Air compressors aren’t exactly what you’d call whisper quiet. Every air compressor produces noise, but some produce more than others.
The noise levels produced by reciprocating air compressors (that is, the type of air compressor you’ll come across most frequently and the one that will probably be in your fridge at home and your HVAC system at work) are tightly controlled.
In the UK, the HSE sets the lower limit at which protective equipment must be provided at 80dB average daily or weekly exposure and 135dB peak, with an absolute upper limit of 87dB average and 140dB peak.
As the standard reciprocating air compressor will produce noise levels of 40-90dB, there’s a small but very real chance that larger or aging air compressors may breach upper limits.

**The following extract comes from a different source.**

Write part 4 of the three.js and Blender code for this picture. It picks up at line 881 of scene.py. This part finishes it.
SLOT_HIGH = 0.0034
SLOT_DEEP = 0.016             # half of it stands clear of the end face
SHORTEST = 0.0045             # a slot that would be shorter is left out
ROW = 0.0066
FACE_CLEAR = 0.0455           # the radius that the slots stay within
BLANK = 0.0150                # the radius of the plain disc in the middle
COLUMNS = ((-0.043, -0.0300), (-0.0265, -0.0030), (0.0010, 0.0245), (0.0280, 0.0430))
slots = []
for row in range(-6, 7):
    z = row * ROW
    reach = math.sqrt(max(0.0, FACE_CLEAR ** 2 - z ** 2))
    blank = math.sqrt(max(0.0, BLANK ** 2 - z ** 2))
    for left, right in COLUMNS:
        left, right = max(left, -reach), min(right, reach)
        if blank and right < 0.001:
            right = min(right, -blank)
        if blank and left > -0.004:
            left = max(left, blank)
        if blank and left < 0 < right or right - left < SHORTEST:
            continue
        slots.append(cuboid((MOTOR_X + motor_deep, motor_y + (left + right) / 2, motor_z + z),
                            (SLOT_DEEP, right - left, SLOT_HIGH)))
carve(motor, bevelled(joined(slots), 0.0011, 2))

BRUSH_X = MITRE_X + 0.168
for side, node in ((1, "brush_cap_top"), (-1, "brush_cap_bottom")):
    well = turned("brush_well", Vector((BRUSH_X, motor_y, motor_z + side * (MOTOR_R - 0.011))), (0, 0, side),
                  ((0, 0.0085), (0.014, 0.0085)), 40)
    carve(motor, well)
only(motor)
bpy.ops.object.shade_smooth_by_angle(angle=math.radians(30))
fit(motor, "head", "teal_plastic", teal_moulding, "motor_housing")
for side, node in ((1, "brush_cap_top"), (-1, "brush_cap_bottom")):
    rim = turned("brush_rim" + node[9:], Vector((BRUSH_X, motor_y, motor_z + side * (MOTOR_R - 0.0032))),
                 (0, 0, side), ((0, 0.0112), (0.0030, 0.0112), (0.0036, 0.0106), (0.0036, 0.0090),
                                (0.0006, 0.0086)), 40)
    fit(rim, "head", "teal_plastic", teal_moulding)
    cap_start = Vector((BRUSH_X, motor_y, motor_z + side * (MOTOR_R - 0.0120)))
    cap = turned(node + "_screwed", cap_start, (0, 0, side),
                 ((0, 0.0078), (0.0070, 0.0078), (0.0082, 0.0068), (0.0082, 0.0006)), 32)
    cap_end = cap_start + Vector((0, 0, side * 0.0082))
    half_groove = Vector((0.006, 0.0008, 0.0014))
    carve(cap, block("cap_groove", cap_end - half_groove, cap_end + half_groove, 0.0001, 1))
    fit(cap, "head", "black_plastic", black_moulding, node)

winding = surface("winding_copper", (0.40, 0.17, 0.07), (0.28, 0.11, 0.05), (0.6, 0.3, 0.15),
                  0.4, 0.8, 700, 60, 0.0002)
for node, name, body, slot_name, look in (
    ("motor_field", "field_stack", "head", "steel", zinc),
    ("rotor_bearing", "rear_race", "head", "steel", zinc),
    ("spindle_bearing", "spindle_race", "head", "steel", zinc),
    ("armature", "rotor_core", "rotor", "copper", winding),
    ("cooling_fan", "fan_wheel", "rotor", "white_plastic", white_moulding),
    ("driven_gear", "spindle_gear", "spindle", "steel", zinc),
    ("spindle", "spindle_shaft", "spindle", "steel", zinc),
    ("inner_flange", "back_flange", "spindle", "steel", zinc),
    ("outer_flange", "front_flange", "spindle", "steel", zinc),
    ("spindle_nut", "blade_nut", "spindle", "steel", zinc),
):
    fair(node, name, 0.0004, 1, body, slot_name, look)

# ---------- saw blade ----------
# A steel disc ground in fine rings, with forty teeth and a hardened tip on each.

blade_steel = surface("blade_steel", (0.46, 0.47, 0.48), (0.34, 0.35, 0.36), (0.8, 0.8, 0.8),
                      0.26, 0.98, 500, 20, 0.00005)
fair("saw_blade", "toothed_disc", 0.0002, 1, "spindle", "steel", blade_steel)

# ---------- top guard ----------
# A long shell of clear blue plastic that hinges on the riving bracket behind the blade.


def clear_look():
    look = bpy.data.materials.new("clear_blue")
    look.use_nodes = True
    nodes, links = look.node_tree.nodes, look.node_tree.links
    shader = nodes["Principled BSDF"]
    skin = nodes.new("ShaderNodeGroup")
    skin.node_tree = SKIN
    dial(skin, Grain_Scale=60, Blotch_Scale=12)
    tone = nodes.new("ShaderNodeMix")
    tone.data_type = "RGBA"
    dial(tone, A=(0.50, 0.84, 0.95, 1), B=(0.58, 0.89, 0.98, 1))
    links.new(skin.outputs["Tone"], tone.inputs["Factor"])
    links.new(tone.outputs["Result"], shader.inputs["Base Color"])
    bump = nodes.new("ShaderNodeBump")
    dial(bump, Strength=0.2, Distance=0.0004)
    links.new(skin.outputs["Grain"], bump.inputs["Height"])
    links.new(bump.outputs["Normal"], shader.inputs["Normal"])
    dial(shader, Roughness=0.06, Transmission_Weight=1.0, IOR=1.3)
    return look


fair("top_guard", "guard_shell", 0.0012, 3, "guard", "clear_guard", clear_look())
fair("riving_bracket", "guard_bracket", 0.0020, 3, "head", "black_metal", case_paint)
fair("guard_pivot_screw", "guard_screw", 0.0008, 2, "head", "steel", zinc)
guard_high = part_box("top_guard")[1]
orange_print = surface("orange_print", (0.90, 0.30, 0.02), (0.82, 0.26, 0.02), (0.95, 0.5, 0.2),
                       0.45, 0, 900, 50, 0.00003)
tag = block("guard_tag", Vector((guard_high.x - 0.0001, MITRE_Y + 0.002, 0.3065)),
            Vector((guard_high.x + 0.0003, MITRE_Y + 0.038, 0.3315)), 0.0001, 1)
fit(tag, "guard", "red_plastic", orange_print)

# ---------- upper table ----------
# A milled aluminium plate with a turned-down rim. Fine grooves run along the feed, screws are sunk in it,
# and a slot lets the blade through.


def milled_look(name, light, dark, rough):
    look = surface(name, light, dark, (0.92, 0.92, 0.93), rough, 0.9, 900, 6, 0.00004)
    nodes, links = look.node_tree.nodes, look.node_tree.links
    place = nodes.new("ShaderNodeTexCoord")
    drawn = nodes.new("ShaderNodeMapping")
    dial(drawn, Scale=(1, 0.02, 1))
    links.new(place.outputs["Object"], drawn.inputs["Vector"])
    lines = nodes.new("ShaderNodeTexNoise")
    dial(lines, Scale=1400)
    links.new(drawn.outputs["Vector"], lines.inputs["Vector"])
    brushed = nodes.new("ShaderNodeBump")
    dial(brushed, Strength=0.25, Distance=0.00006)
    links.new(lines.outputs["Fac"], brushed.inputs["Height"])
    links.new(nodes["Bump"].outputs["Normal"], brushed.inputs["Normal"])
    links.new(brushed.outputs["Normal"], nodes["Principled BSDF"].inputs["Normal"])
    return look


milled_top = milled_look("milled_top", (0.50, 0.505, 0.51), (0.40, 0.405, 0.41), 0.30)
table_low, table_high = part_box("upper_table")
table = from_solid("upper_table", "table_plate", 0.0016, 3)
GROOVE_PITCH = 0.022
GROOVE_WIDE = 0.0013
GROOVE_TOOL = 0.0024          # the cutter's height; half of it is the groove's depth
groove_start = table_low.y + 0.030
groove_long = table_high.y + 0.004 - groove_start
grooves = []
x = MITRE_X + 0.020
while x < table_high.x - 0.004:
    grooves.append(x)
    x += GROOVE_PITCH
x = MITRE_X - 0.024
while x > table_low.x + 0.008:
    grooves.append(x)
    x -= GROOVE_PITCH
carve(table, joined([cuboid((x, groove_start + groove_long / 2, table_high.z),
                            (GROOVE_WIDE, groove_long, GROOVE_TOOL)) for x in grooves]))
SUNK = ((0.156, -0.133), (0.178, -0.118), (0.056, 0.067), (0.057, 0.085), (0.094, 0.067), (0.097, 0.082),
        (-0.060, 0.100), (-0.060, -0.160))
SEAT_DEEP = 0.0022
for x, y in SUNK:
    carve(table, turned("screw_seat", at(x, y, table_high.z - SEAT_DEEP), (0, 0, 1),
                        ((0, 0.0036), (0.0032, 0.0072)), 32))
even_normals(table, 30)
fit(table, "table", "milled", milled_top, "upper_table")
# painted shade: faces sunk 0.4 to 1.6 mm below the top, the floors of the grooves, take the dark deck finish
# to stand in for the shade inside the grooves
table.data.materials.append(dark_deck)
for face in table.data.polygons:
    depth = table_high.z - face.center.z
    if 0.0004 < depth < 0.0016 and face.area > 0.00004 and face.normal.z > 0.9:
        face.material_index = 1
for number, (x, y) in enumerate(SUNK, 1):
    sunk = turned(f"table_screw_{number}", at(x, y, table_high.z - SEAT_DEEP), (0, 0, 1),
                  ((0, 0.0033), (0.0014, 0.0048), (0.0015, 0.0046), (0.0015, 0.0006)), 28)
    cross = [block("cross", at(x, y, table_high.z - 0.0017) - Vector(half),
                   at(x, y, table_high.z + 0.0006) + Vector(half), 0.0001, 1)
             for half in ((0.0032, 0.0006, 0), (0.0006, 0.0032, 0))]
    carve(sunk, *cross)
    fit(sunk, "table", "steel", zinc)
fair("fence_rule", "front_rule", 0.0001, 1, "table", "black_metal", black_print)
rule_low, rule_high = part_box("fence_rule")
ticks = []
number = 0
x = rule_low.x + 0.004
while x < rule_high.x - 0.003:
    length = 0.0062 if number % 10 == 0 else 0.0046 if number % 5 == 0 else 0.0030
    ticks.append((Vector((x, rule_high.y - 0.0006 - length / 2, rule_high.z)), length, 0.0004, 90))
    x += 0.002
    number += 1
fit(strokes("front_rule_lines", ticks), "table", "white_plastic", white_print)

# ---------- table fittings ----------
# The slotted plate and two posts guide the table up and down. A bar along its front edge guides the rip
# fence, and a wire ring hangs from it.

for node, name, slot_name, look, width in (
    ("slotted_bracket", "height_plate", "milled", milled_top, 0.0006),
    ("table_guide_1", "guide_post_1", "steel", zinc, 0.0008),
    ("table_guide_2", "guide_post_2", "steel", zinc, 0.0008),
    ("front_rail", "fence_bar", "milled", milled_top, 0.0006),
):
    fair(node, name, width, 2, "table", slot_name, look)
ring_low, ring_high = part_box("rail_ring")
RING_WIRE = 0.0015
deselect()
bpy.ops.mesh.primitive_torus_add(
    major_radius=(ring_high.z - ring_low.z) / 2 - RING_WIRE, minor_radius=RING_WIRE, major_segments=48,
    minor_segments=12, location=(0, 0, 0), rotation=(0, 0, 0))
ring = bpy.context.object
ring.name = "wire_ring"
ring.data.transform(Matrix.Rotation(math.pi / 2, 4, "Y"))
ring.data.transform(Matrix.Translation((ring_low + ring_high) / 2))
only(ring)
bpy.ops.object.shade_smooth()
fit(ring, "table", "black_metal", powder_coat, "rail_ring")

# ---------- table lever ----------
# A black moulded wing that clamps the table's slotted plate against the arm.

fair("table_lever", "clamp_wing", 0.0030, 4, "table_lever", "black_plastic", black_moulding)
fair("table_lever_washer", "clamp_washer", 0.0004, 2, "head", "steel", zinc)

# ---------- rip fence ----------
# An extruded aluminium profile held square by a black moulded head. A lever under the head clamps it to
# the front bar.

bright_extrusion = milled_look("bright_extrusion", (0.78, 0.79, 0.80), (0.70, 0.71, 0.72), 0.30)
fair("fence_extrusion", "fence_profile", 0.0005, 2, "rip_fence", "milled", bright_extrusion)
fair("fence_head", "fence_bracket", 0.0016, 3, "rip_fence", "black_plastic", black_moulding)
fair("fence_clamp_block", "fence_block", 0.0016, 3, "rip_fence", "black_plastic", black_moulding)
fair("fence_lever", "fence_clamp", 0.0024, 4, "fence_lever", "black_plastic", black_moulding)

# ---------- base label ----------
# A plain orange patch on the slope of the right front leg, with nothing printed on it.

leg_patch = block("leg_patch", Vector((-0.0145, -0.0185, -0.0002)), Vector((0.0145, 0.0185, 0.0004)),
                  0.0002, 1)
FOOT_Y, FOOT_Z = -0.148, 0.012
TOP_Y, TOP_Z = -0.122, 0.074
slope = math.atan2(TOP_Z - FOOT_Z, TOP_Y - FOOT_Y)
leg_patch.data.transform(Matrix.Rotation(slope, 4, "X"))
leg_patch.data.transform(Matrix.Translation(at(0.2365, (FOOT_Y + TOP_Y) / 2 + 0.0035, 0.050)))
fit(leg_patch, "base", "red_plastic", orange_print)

Globally, limits are becoming even tighter. In the US, portable air compressors must not produce noise levels that exceed 76dB.
For air compressor suppliers, the ever more exacting standards mean increased ingenuity is required in insulating and installing the compressor. For some air compressor manufacturers, that may also mean increased costs as they work to develop air compressors that meet the new noise level requirements. And yet, according to Global Market Insights, the reciprocating air compressor market is only set to grow.

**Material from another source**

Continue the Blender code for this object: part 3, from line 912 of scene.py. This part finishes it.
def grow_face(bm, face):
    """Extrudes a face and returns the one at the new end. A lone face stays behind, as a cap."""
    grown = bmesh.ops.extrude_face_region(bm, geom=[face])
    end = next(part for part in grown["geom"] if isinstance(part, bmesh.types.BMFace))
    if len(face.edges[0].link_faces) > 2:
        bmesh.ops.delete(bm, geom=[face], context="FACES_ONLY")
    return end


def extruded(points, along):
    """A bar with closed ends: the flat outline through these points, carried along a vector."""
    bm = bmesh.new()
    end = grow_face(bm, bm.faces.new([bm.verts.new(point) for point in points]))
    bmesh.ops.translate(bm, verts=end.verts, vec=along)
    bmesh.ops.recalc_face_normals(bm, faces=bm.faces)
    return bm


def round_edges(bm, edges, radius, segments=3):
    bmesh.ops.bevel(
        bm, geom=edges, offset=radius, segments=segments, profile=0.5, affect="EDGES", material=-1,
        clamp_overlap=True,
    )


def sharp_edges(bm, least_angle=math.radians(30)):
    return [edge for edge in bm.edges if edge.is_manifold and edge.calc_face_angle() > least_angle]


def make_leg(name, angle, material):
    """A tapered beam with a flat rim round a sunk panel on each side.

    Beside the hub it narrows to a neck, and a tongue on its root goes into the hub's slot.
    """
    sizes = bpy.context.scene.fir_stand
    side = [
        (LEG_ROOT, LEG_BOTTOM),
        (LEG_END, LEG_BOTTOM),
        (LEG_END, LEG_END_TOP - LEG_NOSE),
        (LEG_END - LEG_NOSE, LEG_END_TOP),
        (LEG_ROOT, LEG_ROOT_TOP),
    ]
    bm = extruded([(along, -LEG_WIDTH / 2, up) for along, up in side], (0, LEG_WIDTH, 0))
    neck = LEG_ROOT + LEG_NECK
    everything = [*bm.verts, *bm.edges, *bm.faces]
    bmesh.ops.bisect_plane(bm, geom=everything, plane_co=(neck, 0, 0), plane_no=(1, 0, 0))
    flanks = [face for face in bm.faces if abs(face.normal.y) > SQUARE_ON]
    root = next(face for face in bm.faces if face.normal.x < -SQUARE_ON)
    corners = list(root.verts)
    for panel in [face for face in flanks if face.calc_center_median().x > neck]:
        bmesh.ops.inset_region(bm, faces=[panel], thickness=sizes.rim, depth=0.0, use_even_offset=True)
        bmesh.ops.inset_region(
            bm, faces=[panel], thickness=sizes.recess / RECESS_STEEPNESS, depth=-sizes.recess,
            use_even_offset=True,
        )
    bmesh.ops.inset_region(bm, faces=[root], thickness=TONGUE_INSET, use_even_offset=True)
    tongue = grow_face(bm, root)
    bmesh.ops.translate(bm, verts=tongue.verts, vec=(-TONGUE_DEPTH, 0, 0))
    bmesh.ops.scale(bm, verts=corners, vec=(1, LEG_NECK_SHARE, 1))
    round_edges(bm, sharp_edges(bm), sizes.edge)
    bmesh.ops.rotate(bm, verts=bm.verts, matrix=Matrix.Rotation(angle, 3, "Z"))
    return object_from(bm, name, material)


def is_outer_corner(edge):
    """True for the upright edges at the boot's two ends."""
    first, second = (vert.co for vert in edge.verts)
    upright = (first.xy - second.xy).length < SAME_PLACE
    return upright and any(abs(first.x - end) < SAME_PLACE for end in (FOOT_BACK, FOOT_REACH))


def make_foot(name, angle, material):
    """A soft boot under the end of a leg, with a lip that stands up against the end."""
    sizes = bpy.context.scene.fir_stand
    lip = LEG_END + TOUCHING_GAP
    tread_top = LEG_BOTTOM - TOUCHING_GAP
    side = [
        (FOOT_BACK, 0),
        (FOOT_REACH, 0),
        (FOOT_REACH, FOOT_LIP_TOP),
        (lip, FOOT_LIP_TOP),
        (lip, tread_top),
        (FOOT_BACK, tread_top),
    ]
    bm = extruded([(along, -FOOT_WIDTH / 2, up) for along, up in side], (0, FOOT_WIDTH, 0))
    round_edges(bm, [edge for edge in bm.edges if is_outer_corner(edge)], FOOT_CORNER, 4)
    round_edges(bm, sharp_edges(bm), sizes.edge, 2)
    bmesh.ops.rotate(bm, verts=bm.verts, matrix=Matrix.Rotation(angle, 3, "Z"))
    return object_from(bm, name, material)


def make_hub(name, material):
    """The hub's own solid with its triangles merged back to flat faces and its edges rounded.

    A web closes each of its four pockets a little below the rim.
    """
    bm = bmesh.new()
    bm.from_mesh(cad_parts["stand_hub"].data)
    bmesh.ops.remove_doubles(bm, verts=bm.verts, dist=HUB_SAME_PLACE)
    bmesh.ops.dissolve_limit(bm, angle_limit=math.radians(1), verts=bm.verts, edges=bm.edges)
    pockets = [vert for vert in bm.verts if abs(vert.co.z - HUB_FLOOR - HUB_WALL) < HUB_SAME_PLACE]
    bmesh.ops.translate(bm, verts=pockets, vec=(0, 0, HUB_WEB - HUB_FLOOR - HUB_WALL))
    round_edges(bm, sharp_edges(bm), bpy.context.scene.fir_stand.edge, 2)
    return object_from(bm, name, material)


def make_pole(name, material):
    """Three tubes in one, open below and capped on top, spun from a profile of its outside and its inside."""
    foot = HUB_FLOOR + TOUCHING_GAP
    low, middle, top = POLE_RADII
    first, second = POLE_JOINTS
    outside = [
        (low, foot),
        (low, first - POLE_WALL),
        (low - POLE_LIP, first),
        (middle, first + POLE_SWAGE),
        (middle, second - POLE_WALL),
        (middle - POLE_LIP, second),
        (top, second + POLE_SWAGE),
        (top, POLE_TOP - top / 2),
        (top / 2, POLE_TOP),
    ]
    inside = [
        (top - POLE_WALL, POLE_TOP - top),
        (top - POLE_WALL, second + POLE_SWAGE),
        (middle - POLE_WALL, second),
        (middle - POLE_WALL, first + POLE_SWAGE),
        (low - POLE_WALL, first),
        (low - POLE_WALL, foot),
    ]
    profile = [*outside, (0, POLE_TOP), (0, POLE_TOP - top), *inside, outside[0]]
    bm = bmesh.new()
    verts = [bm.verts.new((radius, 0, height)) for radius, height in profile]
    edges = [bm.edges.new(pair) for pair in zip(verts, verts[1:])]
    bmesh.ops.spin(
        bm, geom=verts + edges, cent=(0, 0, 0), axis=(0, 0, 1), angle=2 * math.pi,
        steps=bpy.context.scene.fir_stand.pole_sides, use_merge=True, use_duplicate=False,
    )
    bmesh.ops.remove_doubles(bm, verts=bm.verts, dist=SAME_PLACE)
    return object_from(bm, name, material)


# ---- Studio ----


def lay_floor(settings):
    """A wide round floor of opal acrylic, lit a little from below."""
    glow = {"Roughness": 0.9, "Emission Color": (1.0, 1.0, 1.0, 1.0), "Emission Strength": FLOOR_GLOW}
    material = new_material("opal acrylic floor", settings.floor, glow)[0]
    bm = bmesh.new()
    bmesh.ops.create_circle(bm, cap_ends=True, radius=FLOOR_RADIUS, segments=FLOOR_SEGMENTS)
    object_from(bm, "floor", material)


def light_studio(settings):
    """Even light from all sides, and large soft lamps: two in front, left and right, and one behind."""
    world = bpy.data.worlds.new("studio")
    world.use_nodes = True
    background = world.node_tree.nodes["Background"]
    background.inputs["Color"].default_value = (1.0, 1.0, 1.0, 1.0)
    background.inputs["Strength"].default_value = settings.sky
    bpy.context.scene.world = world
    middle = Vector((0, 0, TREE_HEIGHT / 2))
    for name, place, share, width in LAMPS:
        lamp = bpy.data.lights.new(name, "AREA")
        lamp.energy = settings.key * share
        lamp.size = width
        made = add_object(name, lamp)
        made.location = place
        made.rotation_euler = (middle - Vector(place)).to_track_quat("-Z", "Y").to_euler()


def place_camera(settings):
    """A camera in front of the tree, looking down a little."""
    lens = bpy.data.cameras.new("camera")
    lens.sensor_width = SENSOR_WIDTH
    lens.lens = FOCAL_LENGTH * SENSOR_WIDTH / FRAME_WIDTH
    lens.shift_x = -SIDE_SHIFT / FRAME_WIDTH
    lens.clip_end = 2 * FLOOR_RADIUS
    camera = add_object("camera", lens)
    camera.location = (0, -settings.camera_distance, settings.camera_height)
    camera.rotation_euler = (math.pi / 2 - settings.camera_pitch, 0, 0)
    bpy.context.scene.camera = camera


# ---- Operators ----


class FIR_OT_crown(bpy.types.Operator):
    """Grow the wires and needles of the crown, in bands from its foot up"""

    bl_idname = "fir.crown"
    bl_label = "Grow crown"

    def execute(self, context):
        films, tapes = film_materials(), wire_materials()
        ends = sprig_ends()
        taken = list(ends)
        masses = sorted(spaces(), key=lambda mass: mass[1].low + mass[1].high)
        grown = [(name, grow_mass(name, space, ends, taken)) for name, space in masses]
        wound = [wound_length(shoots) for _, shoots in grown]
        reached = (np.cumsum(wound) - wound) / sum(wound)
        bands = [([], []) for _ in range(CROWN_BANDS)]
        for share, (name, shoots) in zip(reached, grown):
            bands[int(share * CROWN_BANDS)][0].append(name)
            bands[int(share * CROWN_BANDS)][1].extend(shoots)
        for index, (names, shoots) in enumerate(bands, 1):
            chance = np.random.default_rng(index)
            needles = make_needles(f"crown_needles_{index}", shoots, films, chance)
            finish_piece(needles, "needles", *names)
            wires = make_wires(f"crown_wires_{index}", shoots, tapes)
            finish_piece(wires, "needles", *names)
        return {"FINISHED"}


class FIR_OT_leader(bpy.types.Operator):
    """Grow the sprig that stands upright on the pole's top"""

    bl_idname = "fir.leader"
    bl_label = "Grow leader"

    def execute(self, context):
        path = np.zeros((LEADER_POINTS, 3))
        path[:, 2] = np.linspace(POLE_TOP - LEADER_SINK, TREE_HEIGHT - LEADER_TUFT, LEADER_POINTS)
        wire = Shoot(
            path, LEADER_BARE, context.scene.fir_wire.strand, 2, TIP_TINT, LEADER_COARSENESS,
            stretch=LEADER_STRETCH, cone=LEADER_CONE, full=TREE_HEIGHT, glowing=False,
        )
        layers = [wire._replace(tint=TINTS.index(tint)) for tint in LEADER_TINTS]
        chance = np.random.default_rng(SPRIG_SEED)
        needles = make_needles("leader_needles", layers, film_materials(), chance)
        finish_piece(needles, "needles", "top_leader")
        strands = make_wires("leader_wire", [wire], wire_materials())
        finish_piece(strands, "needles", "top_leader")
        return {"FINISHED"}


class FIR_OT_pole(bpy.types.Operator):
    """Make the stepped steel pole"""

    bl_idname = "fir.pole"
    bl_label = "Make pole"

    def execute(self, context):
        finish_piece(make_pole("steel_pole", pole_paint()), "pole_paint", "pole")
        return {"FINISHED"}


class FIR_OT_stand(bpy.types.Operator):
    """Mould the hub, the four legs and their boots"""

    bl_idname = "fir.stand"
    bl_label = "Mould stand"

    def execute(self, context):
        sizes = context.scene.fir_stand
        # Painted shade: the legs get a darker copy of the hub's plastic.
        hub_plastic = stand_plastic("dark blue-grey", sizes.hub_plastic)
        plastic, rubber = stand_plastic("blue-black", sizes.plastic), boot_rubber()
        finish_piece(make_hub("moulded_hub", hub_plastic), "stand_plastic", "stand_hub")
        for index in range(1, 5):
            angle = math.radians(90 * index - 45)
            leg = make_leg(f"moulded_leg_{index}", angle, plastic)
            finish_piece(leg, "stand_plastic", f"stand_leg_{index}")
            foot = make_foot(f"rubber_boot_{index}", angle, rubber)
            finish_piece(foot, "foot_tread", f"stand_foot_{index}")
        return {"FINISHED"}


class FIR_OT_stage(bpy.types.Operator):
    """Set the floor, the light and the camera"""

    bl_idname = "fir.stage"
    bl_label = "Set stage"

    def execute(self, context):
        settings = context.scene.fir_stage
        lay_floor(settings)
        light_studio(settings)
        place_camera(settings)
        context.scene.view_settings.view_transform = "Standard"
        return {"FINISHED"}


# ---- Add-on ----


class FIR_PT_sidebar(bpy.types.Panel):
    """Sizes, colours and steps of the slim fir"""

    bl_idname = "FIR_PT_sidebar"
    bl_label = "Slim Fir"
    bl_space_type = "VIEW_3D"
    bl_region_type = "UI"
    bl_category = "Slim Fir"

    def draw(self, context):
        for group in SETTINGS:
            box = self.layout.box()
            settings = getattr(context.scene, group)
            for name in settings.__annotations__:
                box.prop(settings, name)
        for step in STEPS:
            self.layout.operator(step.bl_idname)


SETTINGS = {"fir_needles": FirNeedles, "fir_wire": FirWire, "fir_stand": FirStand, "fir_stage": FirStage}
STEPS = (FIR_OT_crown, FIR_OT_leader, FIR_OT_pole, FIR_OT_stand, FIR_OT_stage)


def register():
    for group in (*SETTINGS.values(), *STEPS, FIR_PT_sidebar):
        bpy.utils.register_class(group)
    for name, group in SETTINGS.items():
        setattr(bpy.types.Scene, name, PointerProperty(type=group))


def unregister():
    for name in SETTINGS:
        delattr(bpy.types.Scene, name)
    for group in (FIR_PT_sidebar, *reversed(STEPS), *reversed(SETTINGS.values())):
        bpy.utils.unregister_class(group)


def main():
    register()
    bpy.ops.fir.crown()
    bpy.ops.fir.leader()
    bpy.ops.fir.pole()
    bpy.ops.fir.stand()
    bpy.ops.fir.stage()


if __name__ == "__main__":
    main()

In particular, the report suggests home applications for air compressors will increase by up to 70% as the compressor escapes its one prime use in the fridge and becomes a garage staple that feeds jet washers, tyre inflators, fence-paint sprayers and more.
It’s worth noting that the UK legislation regarding noise does not relate to personal use of air compressors – it applies to the workspace only, but it’s not likely that air compressor manufacturers will develop noise reducing technology for the industrial compressed air equipment sector alone. So at home or work, the next decade is likely to see more, quieter air compressors in use.